» **The exercise**:
The line containing "over a box." marks the end: quote every line from the start of the records below through it, word for word.

[Start]

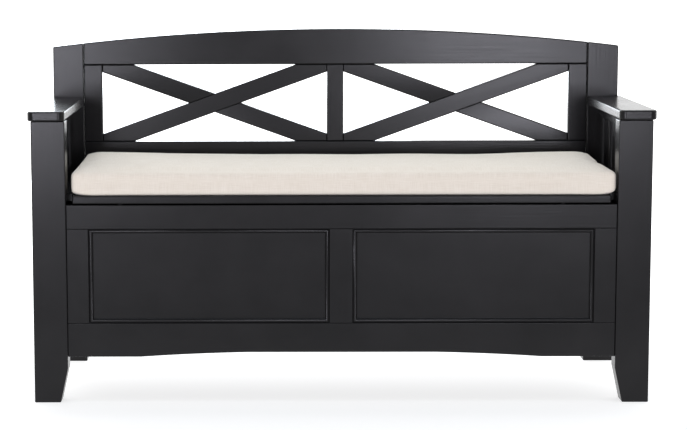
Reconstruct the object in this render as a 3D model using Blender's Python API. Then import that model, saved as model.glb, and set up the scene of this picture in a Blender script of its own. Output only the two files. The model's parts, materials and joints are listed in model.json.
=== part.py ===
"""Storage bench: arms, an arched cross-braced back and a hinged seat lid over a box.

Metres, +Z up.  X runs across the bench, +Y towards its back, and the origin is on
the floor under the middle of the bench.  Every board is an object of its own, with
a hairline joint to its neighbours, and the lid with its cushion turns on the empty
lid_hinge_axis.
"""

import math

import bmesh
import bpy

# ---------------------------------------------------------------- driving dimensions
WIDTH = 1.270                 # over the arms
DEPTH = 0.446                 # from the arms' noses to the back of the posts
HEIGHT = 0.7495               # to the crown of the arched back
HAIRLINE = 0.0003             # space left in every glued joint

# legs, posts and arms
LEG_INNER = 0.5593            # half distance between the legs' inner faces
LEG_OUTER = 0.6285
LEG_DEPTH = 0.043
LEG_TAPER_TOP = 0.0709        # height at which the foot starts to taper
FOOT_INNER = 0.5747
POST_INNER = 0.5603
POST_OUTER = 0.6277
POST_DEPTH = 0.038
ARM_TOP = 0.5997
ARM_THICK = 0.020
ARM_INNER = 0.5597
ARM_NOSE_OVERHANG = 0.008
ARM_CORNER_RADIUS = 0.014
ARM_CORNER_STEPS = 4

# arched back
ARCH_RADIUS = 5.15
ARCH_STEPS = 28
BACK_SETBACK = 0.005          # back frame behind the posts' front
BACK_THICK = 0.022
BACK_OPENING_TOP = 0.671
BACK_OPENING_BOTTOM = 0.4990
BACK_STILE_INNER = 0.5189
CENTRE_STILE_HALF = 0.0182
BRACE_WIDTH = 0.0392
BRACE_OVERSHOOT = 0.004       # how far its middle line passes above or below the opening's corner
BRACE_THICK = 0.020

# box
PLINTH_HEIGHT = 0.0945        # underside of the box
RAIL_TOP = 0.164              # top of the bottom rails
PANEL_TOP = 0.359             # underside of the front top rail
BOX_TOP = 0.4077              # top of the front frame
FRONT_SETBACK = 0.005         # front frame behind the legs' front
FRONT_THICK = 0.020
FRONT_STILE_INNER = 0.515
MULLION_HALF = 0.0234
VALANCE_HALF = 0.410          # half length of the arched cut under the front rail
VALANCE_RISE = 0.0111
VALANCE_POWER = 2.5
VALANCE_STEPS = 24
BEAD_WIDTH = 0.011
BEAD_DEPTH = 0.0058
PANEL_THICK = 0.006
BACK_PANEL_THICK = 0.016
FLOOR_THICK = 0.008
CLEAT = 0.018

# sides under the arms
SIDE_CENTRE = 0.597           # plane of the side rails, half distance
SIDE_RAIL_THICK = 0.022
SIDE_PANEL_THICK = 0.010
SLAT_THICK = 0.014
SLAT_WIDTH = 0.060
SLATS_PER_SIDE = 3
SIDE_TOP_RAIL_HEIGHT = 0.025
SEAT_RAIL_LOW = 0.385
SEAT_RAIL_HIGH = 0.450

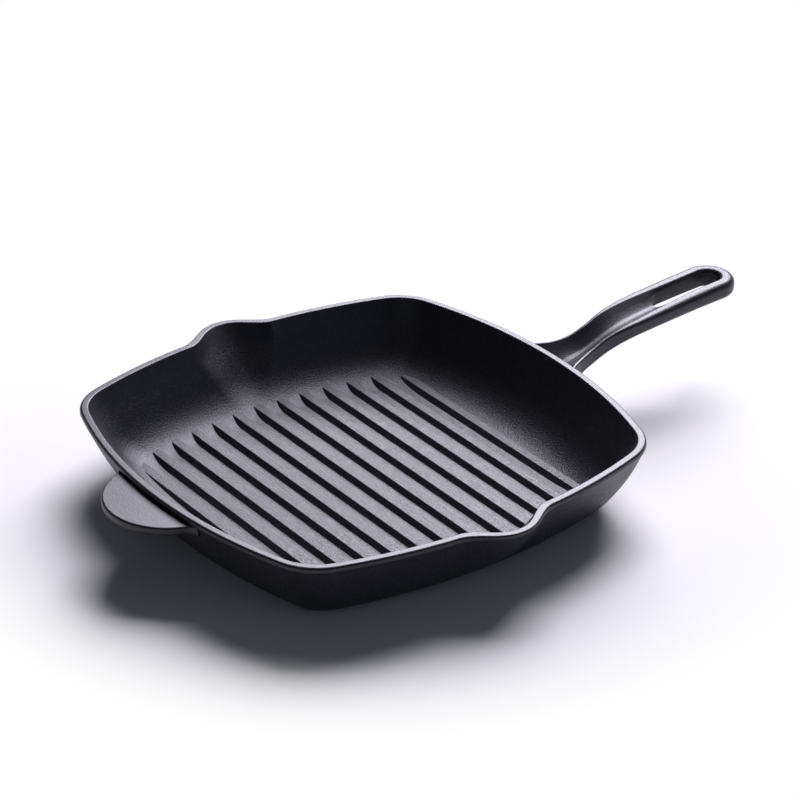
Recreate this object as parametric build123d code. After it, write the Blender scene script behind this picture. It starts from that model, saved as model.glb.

[End]

» **Task response**:
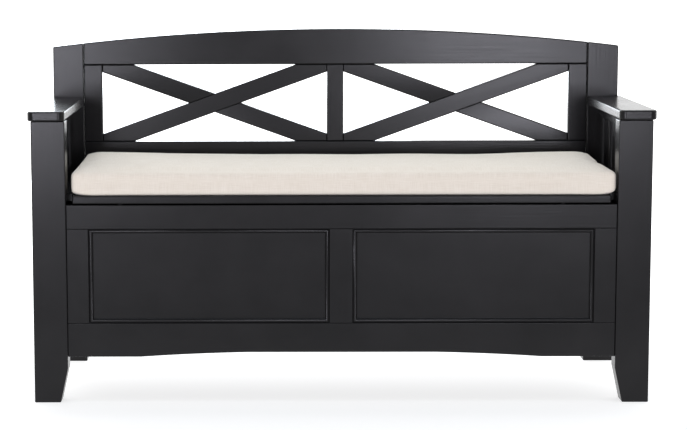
Reconstruct the object in this render as a 3D model using Blender's Python API. Then import that model, saved as model.glb, and set up the scene of this picture in a Blender script of its own. Output only the two files. The model's parts, materials and joints are listed in model.json.
=== part.py ===
"""Storage bench: arms, an arched cross-braced back and a hinged seat lid over a box.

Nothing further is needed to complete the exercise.